AVAC Spotlight: Ruth M. Carrico, Ph.D., DNP, APRN, CIC
Infectious diseases professor and nurse practitioner in University of Louisville’s School of Medicine
At AVAC’s June briefing, Dr. Ruth Carrico, an infectious disease professor and nurse practitioner from the University of Louisville’s School of Medicine, shared her long-standing success with drive-through influenza vaccination programs, and how they can be replicated in a COVID-19 environment to increase immunization rates.
Dr. Carrico emphasized that since the early 1990’s, great strides have been made to expand vaccine administration locations from primary care facilities and hospitals to easily accessible locations like pharmacies, workplaces, schools, and religious centers. However, despite being easier to access, the U.S. still fall well below Healthy People 2020 goals for the adult population. For example, the Healthy People objective for the influenza vaccine among the adult population is 70%, but only 43.3% of U.S. adults currently receive an influenza vaccine.
The University of Louisville started holding immunization drive-through clinics in 1994 and used those experiences to implement the largest drive-through clinic in 2009, distributing nearly 20,000 H1N1 influenza vaccines in 18 hours. Drive-through immunization clinics are an example of innovative ways to deliver care. This is particularly important during the COVID-19 pandemic, where some people might not feel safe entering a doctor’s office or a pharmacy to receive routine, recommended immunizations.
As COVID-19 cases continue to increase and the flu season approaches, it is important to think through methods for safely distributing vaccines during a pandemic.

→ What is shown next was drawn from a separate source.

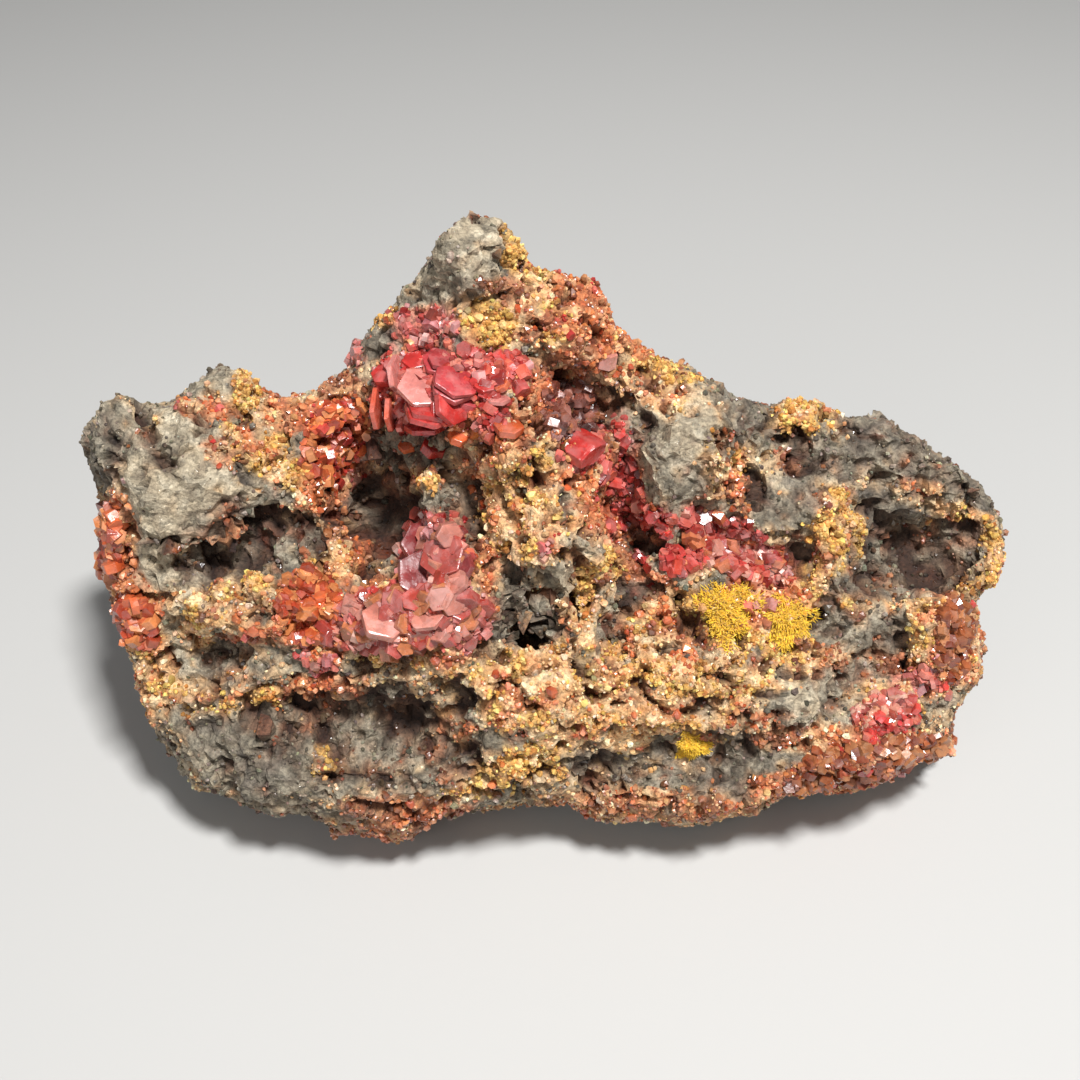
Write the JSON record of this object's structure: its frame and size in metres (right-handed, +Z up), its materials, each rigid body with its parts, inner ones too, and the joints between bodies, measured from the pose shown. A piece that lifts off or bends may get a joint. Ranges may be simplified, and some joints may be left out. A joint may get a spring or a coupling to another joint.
{
  "type": "vanadinite on matrix mineral specimen",
  "caption": "Rough chunk of ore matrix with groups of red hexagonal vanadinite crystals, orange druses and small yellow tufts in its hollows and on its ledges.",
  "frame": {"origin": "under the middle of the specimen's bounding box, on the surface that it rests on", "axes": "+X along the specimen's width, to the right of someone who looks at the display face; +Y away from that person; +Z up"},
  "size_m": [0.1221, 0.0601, 0.0781],
  "materials": {
    "ore_rock": "rough broken ore matrix, grey to tan with iron stains",
    "red_crystal": "glossy vanadinite, resinous to adamantine",
    "pink_crystal": "satin vanadinite with a dull bloom",
    "orange_crystal": "glossy orange-red vanadinite",
    "yellow_tuft": "matte fibrous yellow tuft"
  },
  "bodies": {
    "root": {"matrix_rock": "ore_rock", "red_crystals": "red_crystal", "barrel_crystal": "red_crystal", "cleft_crystals": "red_crystal", "hollow_crystals": "red_crystal", "shoulder_crystals": "red_crystal", "pink_crystals": "pink_crystal", "cave_wall_crystals": "orange_crystal", "ledge_crystals": "orange_crystal", "left_edge_crystals": "orange_crystal", "left_low_crystals": "orange_crystal", "right_edge_crystals": "orange_crystal", "low_right_crystals": "orange_crystal", "left_tuft": "yellow_tuft", "right_tuft": "yellow_tuft", "low_tuft": "yellow_tuft"}
  },
  "joints": []
}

Dr. Carrico suggested that, as we think about immunizing in the time of COVID-19, we consider social distancing practices, the use of personal protective equipment (PPE), how to administer vaccines while wearing PPE, and education to combat vaccine hesitancy.

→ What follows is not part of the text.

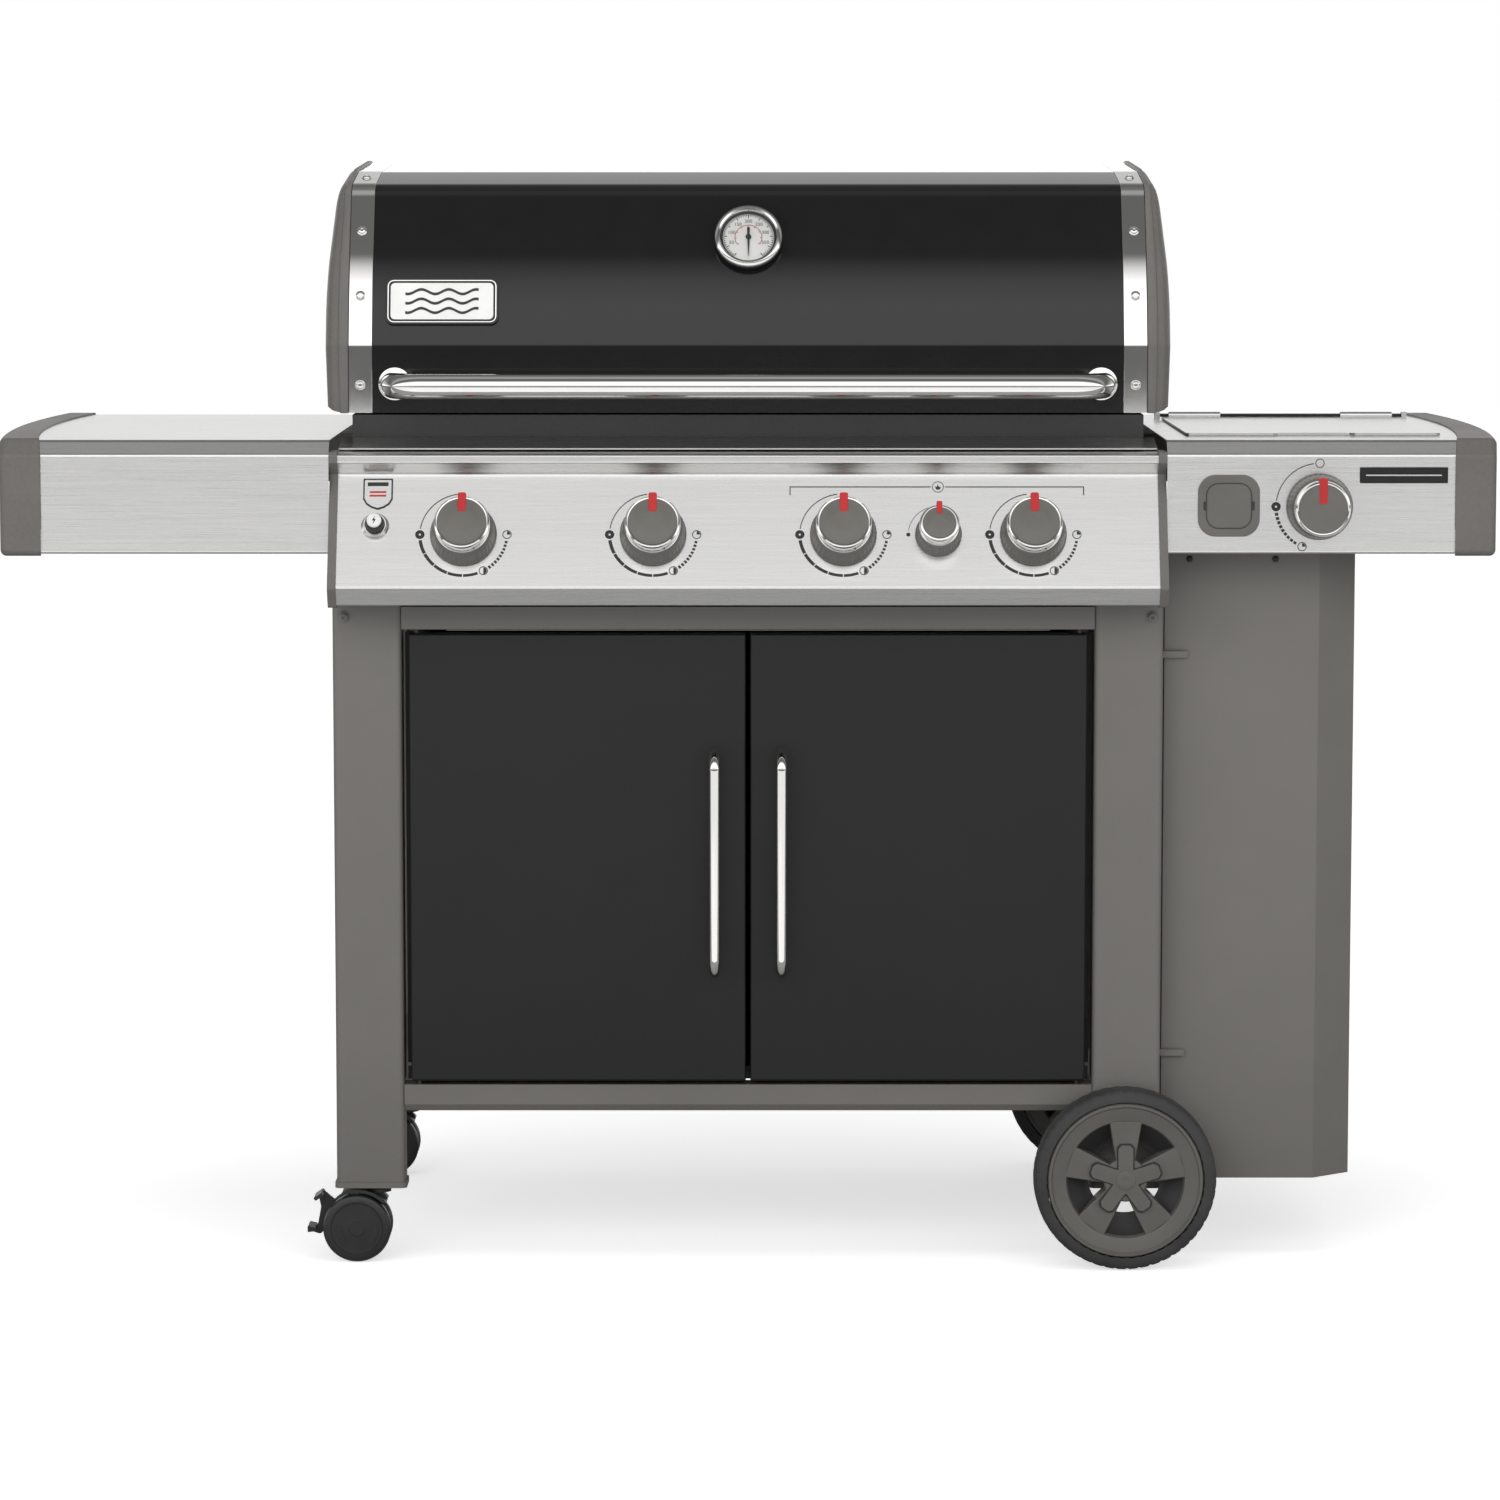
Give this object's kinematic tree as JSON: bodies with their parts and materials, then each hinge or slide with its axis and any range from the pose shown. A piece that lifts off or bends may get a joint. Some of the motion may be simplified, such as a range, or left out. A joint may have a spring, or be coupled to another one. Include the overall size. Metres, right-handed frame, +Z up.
{
  "type": "gas barbecue grill",
  "caption": "Free-standing gas barbecue on a closed two-door cart with side tables, a covered side burner, hinged lid, turning knobs, large wheels and braked casters.",
  "frame": {"origin": "on the floor, under the middle of the overall width and depth", "axes": "+X to the user's right along the width, +Y away from the user, +Z up"},
  "size_m": [1.656, 0.7591, 1.2092],
  "materials": {
    "graphite_paint": "satin",
    "black_paint": "satin",
    "black_enamel": "gloss",
    "cast_aluminium": "satin painted",
    "dark_casting": "satin painted",
    "stainless": "brushed",
    "chrome": "polished",
    "grate_iron": "enamelled",
    "pan_aluminium": "satin",
    "valve_brass": "satin",
    "dark_plastic": "matte",
    "black_plastic": "matte",
    "white_plastic": "satin",
    "tyre_rubber": "matte"
  },
  "bodies": {
    "cart": {"cart_legs": "graphite_paint", "leg_end_caps": "dark_plastic", "cart_rails": "graphite_paint", "cabinet_floor": "black_paint", "cabinet_panels": "black_paint", "cookbox": "dark_casting", "cooking_grates": "grate_iron", "heat_deflectors": "stainless", "burner_tubes": "stainless", "gas_manifold": "black_paint", "gas_valves": "valve_brass", "warming_rack": "stainless", "control_panel": "stainless", "panel_end_caps": "dark_plastic", "panel_apron": "black_paint", "left_table": "stainless", "right_table": "stainless", "table_end_caps": "dark_plastic", "side_burner_pan": "pan_aluminium", "side_burner": "stainless", "side_burner_grate": "grate_iron", "socket_cover": "dark_plastic", "trim_plates": "black_paint", "tank_panel": "graphite_paint", "frame_screws": "black_paint", "wheel_axle": "stainless", "hinge_pins": "stainless", "igniter_bezel": "chrome"},
    "lid": {"lid_skin": "black_enamel", "lid_trim_bands": "chrome", "lid_end_caps": "cast_aluminium", "lid_handle": "chrome", "lid_screws": "stainless", "lid_badge": "black_paint", "thermometer_case": "chrome", "thermometer_dial": "white_plastic"},
    "thermometer_needle": {"thermometer_needle": "black_paint"},
    "left_door": {"left_door": "black_paint", "left_door_handle": "chrome"},
    "right_door": {"right_door": "black_paint", "right_door_handle": "chrome"},
    "igniter_button": {"igniter_button": "black_plastic"},
    "side_burner_lid": {"side_burner_lid": "stainless"},
    "grease_tray": {"grease_tray": "pan_aluminium"},
    "front_wheel": {"front_wheel": "dark_plastic", "front_tyre": "tyre_rubber"},
    "rear_wheel": {"rear_wheel": "dark_plastic", "rear_tyre": "tyre_rubber"},
    "knob_1": {"knob_1": "dark_plastic"},
    "knob_2": {"knob_2": "dark_plastic"},
    "knob_3": {"knob_3": "dark_plastic"},
    "knob_4": {"knob_4": "dark_plastic"},
    "sear_knob": {"sear_knob": "dark_plastic"},
    "side_burner_knob": {"side_burner_knob": "dark_plastic"},
    "front_caster_fork": {"front_caster_fork": "black_plastic"},
    "front_caster_wheel": {"front_caster_wheel": "black_plastic"},
    "front_caster_brake": {"front_caster_brake": "black_plastic"},
    "rear_caster_fork": {"rear_caster_fork": "black_plastic"},
    "rear_caster_wheel": {"rear_caster_wheel": "black_plastic"},
    "rear_caster_brake": {"rear_caster_brake": "black_plastic"}
  },
  "joints": [
    {"name": "lid_hinge", "type": "hinge", "parent": "cart", "child": "lid", "pos_m": [0, 0.3, 0.95], "axis": [-1, 0, 0], "range_deg": [0, 78]},
    {"name": "needle_turn", "type": "hinge", "parent": "lid", "child": "thermometer_needle", "pos_m": [0.0005, -0.20318, 1.122], "axis": [0, 0.8874, -0.4611], "range_deg": [0, 300]},
    {"name": "left_door_hinge", "type": "hinge", "parent": "cart", "child": "left_door", "pos_m": [-0.362, -0.268, 0.45], "axis": [0, 0, -1], "range_deg": [0, 100]},
    {"name": "right_door_hinge", "type": "hinge", "parent": "cart", "child": "right_door", "pos_m": [0.362, -0.268, 0.45], "axis": [0, 0, 1], "range_deg": [0, 100]},
    {"name": "knob_1_turn", "type": "hinge", "parent": "cart", "child": "knob_1", "pos_m": [-0.3069, -0.329, 0.809], "axis": [0, -0.91, 0.4147], "range_deg": [0, 270]},
    {"name": "knob_2_turn", "type": "hinge", "parent": "cart", "child": "knob_2", "pos_m": [-0.1023, -0.329, 0.809], "axis": [0, -0.91, 0.4147], "range_deg": [0, 270]},
    {"name": "knob_3_turn", "type": "hinge", "parent": "cart", "child": "knob_3", "pos_m": [0.1029, -0.329, 0.809], "axis": [0, -0.91, 0.4147], "range_deg": [0, 270]},
    {"name": "knob_4_turn", "type": "hinge", "parent": "cart", "child": "knob_4", "pos_m": [0.3078, -0.329, 0.809], "axis": [0, -0.91, 0.4147], "range_deg": [0, 270]},
    {"name": "sear_knob_turn", "type": "hinge", "parent": "cart", "child": "sear_knob", "pos_m": [0.2055, -0.329, 0.809], "axis": [0, -0.91, 0.4147], "range_deg": [0, 90]},
    {"name": "side_burner_knob_turn", "type": "hinge", "parent": "cart", "child": "side_burner_knob", "pos_m": [0.6176, -0.315, 0.8382], "axis": [0, -1, 0], "range_deg": [0, 180]},
    {"name": "igniter_push", "type": "slide", "parent": "cart", "child": "igniter_button", "axis": [0, 0.91, -0.4147], "range_m": [0, 0.004], "stiffness_N_per_m": 600, "springref_m": -0.0005},
    {"name": "side_burner_lid_hinge", "type": "hinge", "parent": "cart", "child": "side_burner_lid", "pos_m": [0.6205, 0.156, 0.9145], "axis": [-1, 0, 0], "range_deg": [0, 100]},
    {"name": "grease_tray_slide", "type": "slide", "parent": "cart", "child": "grease_tray", "axis": [0, 1, 0], "range_m": [0, 0.42]},
    {"name": "front_wheel_roll", "type": "hinge", "parent": "cart", "child": "front_wheel", "pos_m": [0.4135, -0.302, 0.1], "axis": [0, 1, 0], "continuous": true},
    {"name": "rear_wheel_roll", "type": "hinge", "parent": "cart", "child": "rear_wheel", "pos_m": [0.4135, 0.302, 0.1], "axis": [0, 1, 0], "continuous": true},
    {"name": "front_caster_swivel", "type": "hinge", "parent": "cart", "child": "front_caster_fork", "pos_m": [-0.408, -0.252, 0.08], "axis": [0, 0, 1], "continuous": true},
    {"name": "front_caster_roll", "type": "hinge", "parent": "front_caster_fork", "child": "front_caster_wheel", "pos_m": [-0.432, -0.252, 0.0375], "axis": [0, 1, 0], "continuous": true},
    {"name": "front_caster_brake_press", "type": "hinge", "parent": "front_caster_fork", "child": "front_caster_brake", "pos_m": [-0.455, -0.252, 0.054], "axis": [0, 1, 0], "range_deg": [0, 12]},
    {"name": "rear_caster_swivel", "type": "hinge", "parent": "cart", "child": "rear_caster_fork", "pos_m": [-0.408, 0.252, 0.08], "axis": [0, 0, 1], "continuous": true},
    {"name": "rear_caster_roll", "type": "hinge", "parent": "rear_caster_fork", "child": "rear_caster_wheel", "pos_m": [-0.432, 0.252, 0.0375], "axis": [0, 1, 0], "continuous": true},
    {"name": "rear_caster_brake_press", "type": "hinge", "parent": "rear_caster_fork", "child": "rear_caster_brake", "pos_m": [-0.455, 0.252, 0.054], "axis": [0, 1, 0], "range_deg": [0, 12]}
  ]
}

Fortunately, we can learn from the strategies COVID-19 testing centers are using to address many of these challenges. Evaluating the successes and failures of mass testing campaigns can help inform public health officials and health care providers of what we need to do to increase immunization rates for when we have a vaccine for COVID-19 but also for vaccine preventable diseases like flu.
Both the success of the University of Louisville’s drive-through immunization campaigns, and the apparent success of drive-through COVID-19 testing clinics, indicate that drive-through immunizations could be particularly effective for immunizing during the pandemic. For example, each car acts as its own isolation unit and allows for social distancing. Additionally, drive-throughs eliminate hassle and wait times for patients, and can accommodate seniors with mobility issues or physically disabled individuals.
Dr. Carrico has dedicated her career to researching vaccine preventable diseases and has found that infectious disease outbreaks often overlap with poverty. COVID-19 has reminded us of the importance of targeting campaigns to communities with the most need and where health disparities are greatest. As we continue to develop innovative methods of immunizing during the COVID-19 pandemic, Dr. Carrico reminded us that we also need to do a better job engaging populations where there are health disparities and greater health risks.